Show the most recent run.

By default this prints a human-readable summary of the latest run.

Options

  • --workdir PATH — working directory (default: .).
  • --runs-root PATH — root folder for versioned outputs (default: data/integration/runs).
  • --json — output the full manifest as JSON.

Examples

# show latest run summary
rsetl runs latest

# show latest run as JSON
rsetl runs latest --json

rsetl check-env

Check environment variables and connectivity to MongoDB, external APIs, and tokens.

Example

rsetl check-env

Environment configuration

You can store environment variables in a .env file instead of exporting them manually.
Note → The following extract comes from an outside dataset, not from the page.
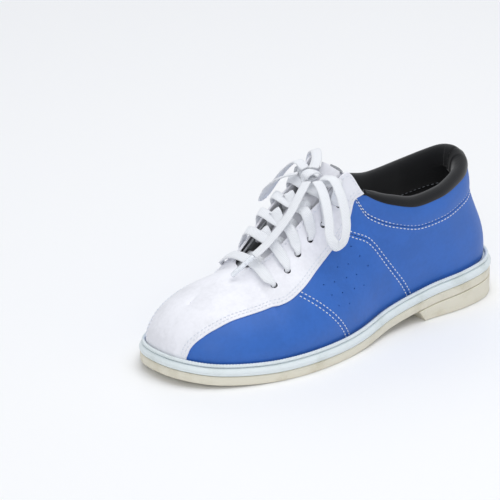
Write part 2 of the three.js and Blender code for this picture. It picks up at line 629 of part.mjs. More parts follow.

Example .env:

# MongoDB
MONGO_HOST=localhost
MONGO_PORT=27017
MONGO_USER=user
MONGO_PWD=pass
MONGO_AUTH_SRC=admin
MONGO_DB=observatory

# Disambiguation tokens
GITHUB_TOKEN=ghp_...
OPENROUTER_API_KEY=...
HUGGINGFACE_API_KEY=...
# GITLAB_TOKEN=...

# Optional APIs (useful for development)
OBSERVATORY_API_URL=https://observatory.openebench.bsc.es/api
LICENSES_API_URL=https://licenses-mapping/api

The pipeline automatically loads this file if present.

Notes

  • rsetl --help, rsetl run --help, rsetl run-transformation --help, rsetl runs --help, rsetl runs list --help, rsetl runs show --help, rsetl runs latest --help, and rsetl check-env --help show contextual usage.
  • Each run creates a versioned directory under data/integration/runs/<timestamp>-<gitsha>(-tag)/.
  • A latest symlink points to the most recent run.
  • Full pipeline runs write a manifest.json file with provenance metadata.
  • Resumed runs update the existing manifest.json and append a new execution record to execution_history.
  • Transformation-only runs write a manifest.transformation.json file with provenance metadata.